An undated handout photo taken at an undisclosed location and released on 9 August 2021 by the United States District Couty for the Southern District of New York shows (L-R) Prince Andrew, Virginia Giuffre, and Ghislaine Maxwell posing for a photo. Virginia Giuffre, who accused disgraced US financier Jeffrey Epstein and Britain's Prince Andrew of sexual abuse, has taken her own life at her home in Australia, her family said on 26 April 2025. Photo: HANDOUT / AFP
Going public against royalty
Speaking up against a member of the royal family put Giuffre in the spotlight.
Instead of shying away from the harsh media glare, she stared down the barrel of the BBC cameras, asking the UK public to "stand beside her".
"This is not some sordid sex story. This is a story of being trafficked," she said.
"This is a story of abuse and this is a story of your guys' royalty."
Prince Andrew "categorically" denied having sex with Giuffre.
He retired from public duties, however, and was stripped of his military titles.

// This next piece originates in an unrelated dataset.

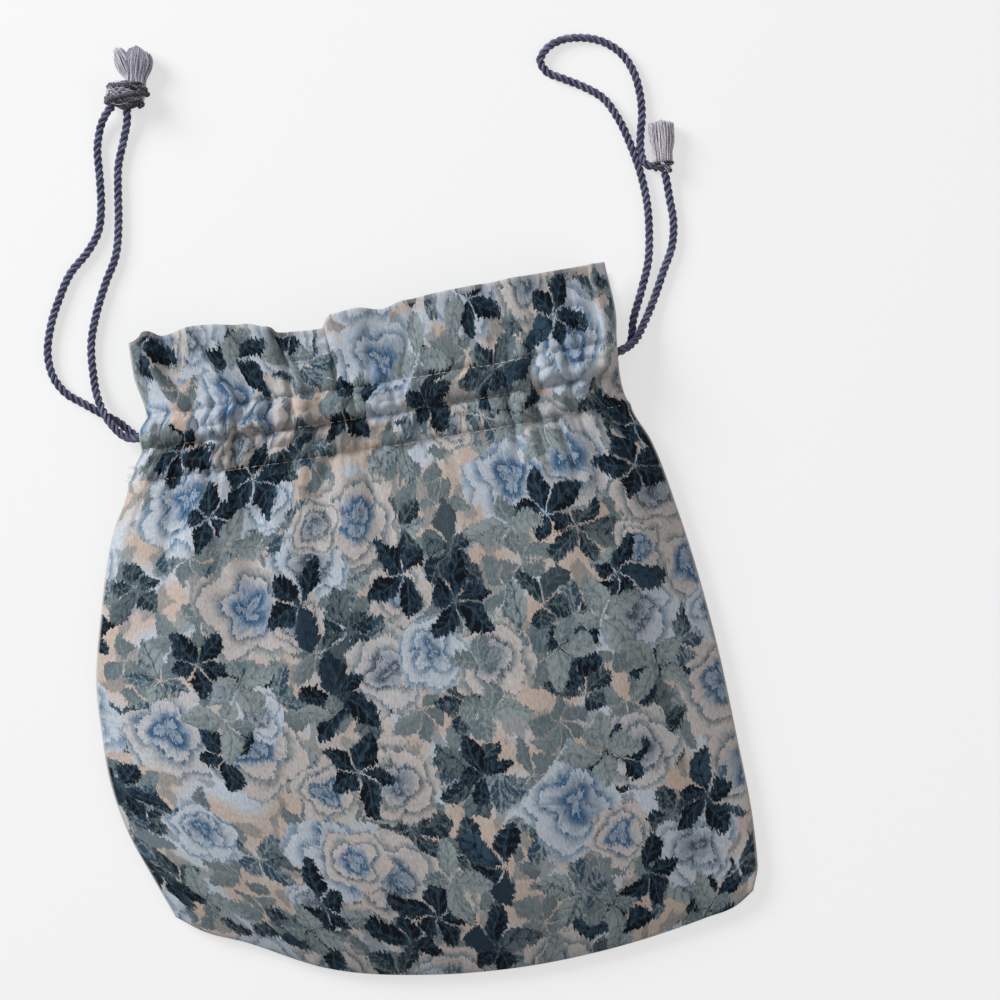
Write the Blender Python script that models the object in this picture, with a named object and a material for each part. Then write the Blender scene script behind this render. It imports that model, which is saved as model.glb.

He reached a settlement with Giuffre in 2022, reportedly making a substantial donation to Giuffre's charity in support of victims' rights.
Founding SOAR
Later in life, Giuffre became a fierce advocate for victims' rights, founding an advocacy charity, SOAR, in 2015, and using her story to lift survivors out of a broken system.
"Being a mother, being a wife, being a daughter, I feel like it's my responsibility," she said in a 2020 interview.
"I know what is right and what is wrong, and I couldn't imagine my kids going through what I went through.
"I feel like it's everyone's responsibility in the world to not let our children grow up in an era where sex trafficking is the most profitable industry in the world.
"Money should not be able to buy you the power to help you get away with hurting people."
Her words reached an even larger audience in 2020 via the four-part Netflix documentary Jeffrey Epstein: Filthy Rich.
By this point, Epstein was dead.
And yet, Giuffre continued to speak out.
"The monsters are still out there," she told Netflix. "You took our freedom… now we're going to take yours."
In 2021, after the previously redacted testimony of Maxwell was unsealed, she was convicted on federal sex trafficking and conspiracy charges and was sentenced to 20 years in prison.
She said she wasn't to blame for Epstein's abuse.
"With more transparency, I am hopeful that all who helped perpetrate these heinous crimes will be held accountable." Giuffre said.
Her words made waves, unsettled the elite and inspired a movement that would outlive her.
"She was the light that lifted so many survivors," her family said in a statement. "Despite all the adversity she faced in her life, she shone so bright. She will be missed beyond measure."
She is survived by her three children.